Dan Brower fished a much-awaited check from his mailbox but didn't have time to swing by his bank's branch.

So the Kansas City resident fired up his two-week-old iPhone, and with just a flick of his finger — disappointment. Commerce Bank's mobile banking application doesn't accept deposits.

"It's funny because with PayPal's app, you can take a picture of your check and put it in your PayPal account," Brower said.

Mobile banking apps are widely available, they don't all do the same things. A photo-based check deposit tool is coming soon to Commerce's bank app.

New mobile banking ideas are popping up, too.

One banking app maker offers a feature that shows shoppers just what their planned purchase will do to their bank balances, taking into account those coming bills.

"We're not very rational creatures when it comes to shopping," said Lee Wetherington, director of strategic insight at ProfitStars, a division of Missouri-based bank technology company Jack Henry & Associates Inc.

Help for the bankless

And what about those who don't have a bank?

No problem. There's a mobile banking app for that, too. It's a new mobile wallet feature on Boost Mobile phones from Sprint Nextel Corp. that taps into a venture backed by Euronet Worldwide Inc., based in Leawood, Kan.

Cool. Convenient. Timesaving. Free (mostly). Oh, and a little scary.

A survey last fall found that security concerns are one reason mobile banking has yet to catch on as much as banking from home computers has.

Banking through a computer is nearly as popular as stopping at a branch. And shopping by phone is nothing new.

But mobile banking is relatively new, and consumers are still getting used to the idea.

A Federal Reserve survey last November found that only 29 percent of cellphone users had done any mobile banking in the preceding 12 months. Fewer than half of smartphone users had.
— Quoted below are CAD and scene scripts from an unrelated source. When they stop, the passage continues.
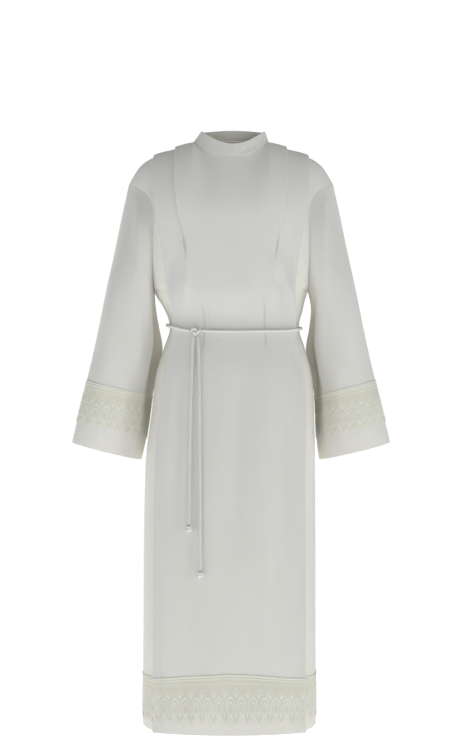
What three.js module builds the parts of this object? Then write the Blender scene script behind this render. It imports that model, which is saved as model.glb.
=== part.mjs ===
// Alb: a full-length white church tunic with knife pleats on the shoulders, wide straight
// sleeves, a stand collar, lace on the cuffs and hem, and a rope cincture tied at the waist.
// It keeps the hollow form of a worn garment, with neck, cuffs and hem open.
// Millimetres. +Z is up, the front faces -Y and the wearer's left is +X.
// The origin is between the wearer's shoulders, which hold the garment up.
import * as THREE from 'three';

// ---- Driving dimensions ----------------------------------------------------------------
const CLOTH = 1.2; // thickness of the cloth wall
const SEAM_GAP = 0.3; // between the edges of pieces that are sewn together
const CURVED_SEAM_GAP = 0.45; // the same where the seam slants, so that no corner comes closer
const LACE = 0.9; // thickness of the lace wall
const LACE_LIFT = 0.4; // how far the lace lies clear of the cloth
const FRONT = -1; // the side that faces -Y
const BACK = 1;

const NECK = { halfWidth: 90, front: 75, back: 62, sideZ: -5, frontDip: 45, backRise: 13 };
const COLLAR_TOP = { halfWidth: 76, front: 66, back: 58, sideZ: 22, frontDip: 39, backRise: 12, shift: 5 };
const ARMHOLE = { tipX: 245, tipZ: -107, underX: 184, underZ: -358, front: 72, back: 80, tipPull: 12 };
const SHOULDER_LEVEL = -41; // where the level tables start
const HEM_Z = -1390;
const PLEAT = { shoulderTurn: 1.5, hemTurn: 5, tuck: 30 };
const ROPE = { radius: 3.5, sides: 10, waistSteps: 54, endSteps: 28 };
const KNOT_FACES = { around: 16, rings: 10 };
const BODY_ROUNDNESS = 2.2; // how flat the front of a level section is before it turns back
const SAG_POWER = 1.5; // how late the sag of a row sets in towards the side
const SHARPEST_MITRE = 0.55; // keeps the wall's corner from growing long where a pleat turns

// Height of the shoulder seam, before the pleats step it down.
const SHOULDER_LINE = [
  { x: 0, z: -5 },
  { x: 90, z: -5 },
  { x: 133, z: -15 },
  { x: 185, z: -29 },
  { x: 217, z: -50 },
  { x: 236, z: -78 },
  { x: 245, z: -95 },
];

// Outline of the body seen from the front. edgeOne and edgeTwo are the outer edges of the two
// pleats, side is the half-width and shift moves the section sideways.
const WIDTHS = [
  { level: -41, edgeOne: 133, edgeTwo: 185, side: 184, shift: 0 },
  { level: -135, edgeOne: 133, edgeTwo: 184, side: 184, shift: 0 },
  { level: -200, edgeOne: 131, edgeTwo: 175, side: 184, shift: 0 },
  { level: -285, edgeOne: 122, edgeTwo: 159, side: 184, shift: 2 },
  { level: -358, edgeOne: 112, edgeTwo: 151, side: 184, shift: 4 },
  { level: -400, edgeOne: 108, edgeTwo: 147, side: 167, shift: 7 },
  { level: -448, edgeOne: 106, edgeTwo: 144, side: 154, shift: 8 },
  { level: -500, edgeOne: 110, edgeTwo: 152, side: 169, shift: 8 },
  { level: -560, edgeOne: 118, edgeTwo: 164, side: 186, shift: 7 },
  { level: -640, edgeOne: 124, edgeTwo: 172, side: 193, shift: 5 },
  { level: -790, edgeOne: 128, edgeTwo: 176, side: 203, shift: -2 },
  { level: -1390, edgeOne: 128, edgeTwo: 178, side: 207, shift: -4 },
];

// Outline of the body seen from the side: how far the middle and the pleat edge stand out.
const DEPTHS = [
  { level: -41, frontMiddle: 116, frontEdge: 92, backMiddle: 108, backEdge: 90 },
  { level: -200, frontMiddle: 122, frontEdge: 94, backMiddle: 118, backEdge: 96 },
  { level: -358, frontMiddle: 118, frontEdge: 88, backMiddle: 110, backEdge: 88 },
  { level: -448, frontMiddle: 104, frontEdge: 78, backMiddle: 96, backEdge: 74 },
  { level: -560, frontMiddle: 120, frontEdge: 92, backMiddle: 118, backEdge: 92 },
  { level: -790, frontMiddle: 134, frontEdge: 108, backMiddle: 136, backEdge: 108 },
  { level: -1390, frontMiddle: 155, frontEdge: 124, backMiddle: 156, backEdge: 122 },
];

// How far each pleat is closed (1 is a pressed knife pleat, 0 is flat cloth), and how much the
// turn of the outer pleat has opened from its shoulder radius to its hem radius.
const PLEATS = [
  { level: -41, inner: 1, outer: 1, open: 0 },
  { level: -200, inner: 1, outer: 1, open: 0.05 },
  { level: -300, inner: 0.45, outer: 1, open: 0.1 },
  { level: -400, inner: 0, outer: 1, open: 0.15 },
  { level: -560, inner: 0, outer: 1, open: 0.4 },
  { level: -790, inner: 0, outer: 1, open: 0.8 },
  { level: -1390, inner: 0, outer: 1, open: 1 },
];

// Horizontal rows below the underarm. sag lowers the row towards the sides.
const LOWER_ROWS = [
  { name: 'belowArm', level: -382, sag: 0 },
  { name: 'ribs', level: -415, sag: 0 },
  { name: 'waist', level: -448, sag: 0 },
  { name: 'belowWaist', level: -485, sag: 0 },
  { name: 'hip', level: -530, sag: 0 },
  { name: 'seat', level: -600, sag: 0 },
  { name: 'thigh', level: -720, sag: 0 },
  { name: 'knee', level: -950, sag: 0 },
  { name: 'laceTop', level: -1250, sag: 20 },
  { name: 'laceTips', level: -1371, sag: 3 },
  { name: 'hem', level: HEM_Z, sag: 0 },
];

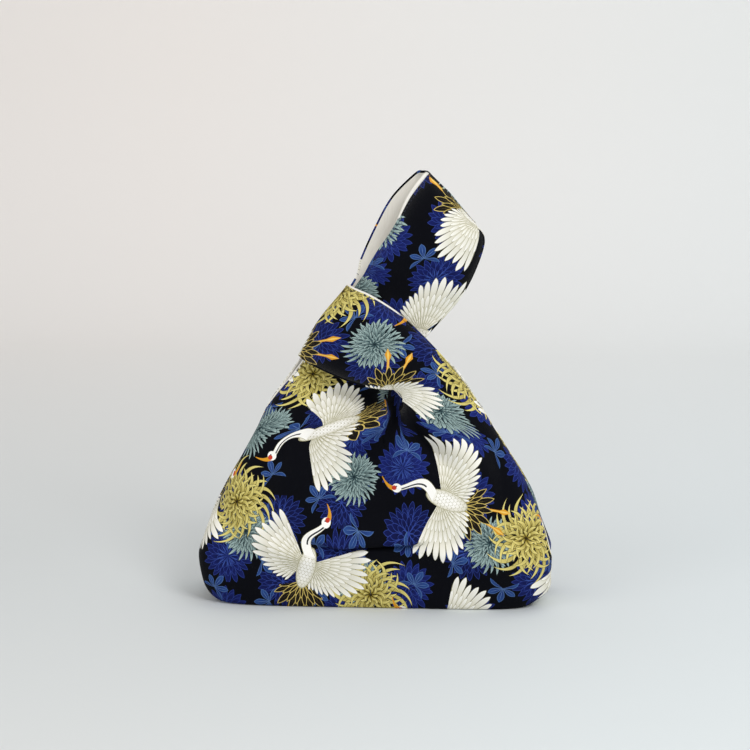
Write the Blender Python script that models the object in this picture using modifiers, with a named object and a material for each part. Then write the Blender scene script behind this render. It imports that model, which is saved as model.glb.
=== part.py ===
"""Knot bag: a lined cotton wrist bag with one long and one short strap.

The bag is cut like a tank top. Its long strap is passed through the loop of its short strap, so the
mouth is closed and the long strap stands above it as a wrist loop. It is made of four panels of cloth:
an outer and a lining panel at the front, and the same at the back. Each panel is one sheet, which takes
in half of the boxed base, one wall and one half of each strap.

Units are metres, +Z is up, the bag stands on Z = 0 and its front faces -Y.
"""

from math import cos, pi, sin, sqrt

import bmesh
import bpy
import numpy as np

# Body: the boxed base, the belly just above it and the level of the mouth
FOOT_LENGTH = 0.226
FOOT_DEPTH = 0.080
BELLY_LENGTH = 0.260
BELLY_DEPTH = 0.088
BELLY_HEIGHT = 0.035
MOUTH_LENGTH = 0.168
MOUTH_DEPTH = 0.062
MOUTH_HEIGHT = 0.140
FOOT_SQUARENESS = 6.0
MOUTH_SQUARENESS = 2.5

# Mouth between the roots of the two straps, right of the middle
NECK_PLACE = 0.0165
NECK_WIDTH = 0.015

# Short strap, a ring round the long strap. Its fold line leans to the right.
BAND_WIDTH = 0.063
BAND_LEAN = 0.975
FOLD_REACH = 0.057
FOLD_RISE = 0.038
RING_DEPTH = 0.052
RING_SAG = 0.004
# Where the ring starts: the lower edge beside the mouth, the upper edge beside the side seam
RING_LOWER_START = (-0.003, 0.016)
RING_UPPER_START = (-0.021, 0.028)
# Stations along the ring: share of the way to the fold, share of the ring's depth at which the lower
# and the upper edge lie in front of the middle, and how far the cloth swells between them
RING_STATIONS = (
    (0.0, 0.56, 0.15, 0.004),
    (0.24, 0.55, 0.27, 0.004),
    (0.50, 0.47, 0.30, 0.004),
    (0.76, 0.36, 0.29, 0.003),
    (0.93, 0.23, 0.22, 0.001),
    (1.0, 0.0, 0.0, 0.0),
)

# Long strap, which passes through the ring and stands as the wrist loop
LOOP_HEIGHT = 0.314
LOOP_WIDTH = 0.070
LOOP_FACET = 0.020
LOOP_DEPTH = 0.026
LOOP_REACH = 0.082
STRAP_INSET = 0.007
STRAP_SWELL = 0.003
# A crease runs along the strap at this share of its width, and the cloth beyond it turns back
CREASE_SHARE = 0.76
# Where the strap's mouth edge goes into the ring and comes out of it, from the mouth and the fold
ENTRY_PLACE = (-0.003, 0.024)
EXIT_PLACE = (0.022, -0.034)
# Shares of half the loop's depth at which the two edges lie in the ring and the mouth edge in the loop
ENTRY_DEPTHS = (0.22, 1.15)
EXIT_DEPTHS = (0.25, 0.50)
EDGE_DEPTHS = {-1: -0.45, 1: 0.62}
# The back layer's armhole edge stands out further to the left than the front layer's
BACK_LAG = 0.013
# Stations of the wrist loop. Each point is a share of the loop's width (for the armhole edge) or of the
# facet's width (for the crease and the mouth edge) left of the reach, and a share of the loop's rise.
# Then come the share of the back layer's lag, of the depth, and the swell.
LOOP_STATIONS = (
    ((1.20, 0.22), (1.10, -0.01), (0.75, -0.06), 0.6, 0.92, 0.002),
    ((1.00, 0.50), (0.80, 0.36), (0.00, 0.33), 1.0, 1.00, 0.001),
    ((0.79, 0.77), (1.00, 0.60), (0.30, 0.52), 0.6, 0.82, 0.0),
)
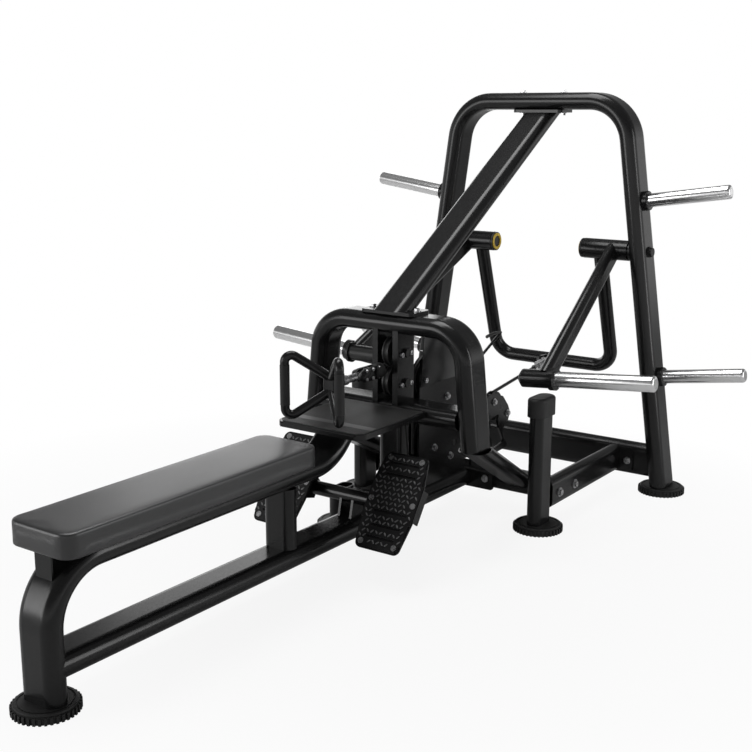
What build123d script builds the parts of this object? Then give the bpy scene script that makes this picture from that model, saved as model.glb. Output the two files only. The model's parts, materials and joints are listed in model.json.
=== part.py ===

Those who do tap in from their phones find standard features. Apps allow them to check their account balances, whether it's in a checking account, savings account or credit card. Apps typically let customers transfer money between accounts at their bank, too.

Apps let users see recent transactions and find out whether a particular check has cleared. Some offer e-mail alerts, to remind you that the bills are coming due.

And you can pay those bills using some banks' mobile apps.

Many of these tools are possible with older-style phones that don't link to the Internet but can communicate with the bank's computer through text messages.

It's the camera that makes smartphones handier with money these days.

Increasingly, banks' apps allow a customer to take a picture of a check — both sides, please — and remotely deposit it into his or her bank account.

U.S. Bank is putting the camera to work for bills, too.

Bill-paying features in bank apps generally require the customer to set up each biller by typing in key information such as whom to pay and the customer's billing account number.

U.S. Bank's add-a-biller feature does all that from the smartphone's photograph of the bill.

The bank recently went a step further. Its latest app feature uses that photograph of a bill to set up and make the payment.

Would that be enough to get customers to switch to U.S. Bank?

"We think there's a lot of opportunity there," said Chris Peper, vice president of mobile banking for the Cincinnati-based bank.

Commerce built its first banking app in-house and has been letting customers find them rather than promote them actively. It launched an app for iPhones last summer, and its Android version began early this year.

"We don't rush products or services to our customers until we're sure that it will offer the best experience that our customers expect," said Cindy Tetrault, website and online banking manager at Commerce.

Customers are responding. Mobile apps are one reason Commerce has customers in all 50 states, though its branch network is limited to six Midwestern states.

Increase in banking

Commerce said it sees fewer customer visits to its branches, but Commerce customers bank more than ever, thanks to online and mobile banking.

"We're looking right now at our next generation of mobile apps," Tetrault said.

Some bankers remain in a wait-and-see mode.

"Being a small bank it's hard to be on the cutting edge of technology," said Travis Hicks, president and chief executive of Great American Bank.

Great American, with $79 million in assets, is among the smallest banks in the Kansas City area.

Hicks said customers like Great American's online banking, but he will wait until mobile banking finishes dealing with the "trials and tribulations" that come with new products.

"It's a product that eventually, like online banking, almost every bank will have," Hicks said.

One of the unsettled issues is price. Would you pay 50 cents to deposit a check by phone?

You will if you're a U.S. Bank customer.

Peper said the feature means customers can skip the trip to a branch, or avoid the cost of a stamp. It becomes a "fee opportunity" for the bank because customers see the extra value, he said.

Tetrault said Commerce was assessing whether to charge a mobile deposit fee when it introduced the feature through its mobile banking app.

Fee decisions are subject to change. Tetrault notes that online bill paying wasn't always free but has become a no-charge feature.

Customers ultimately will decide what they're willing to pay for.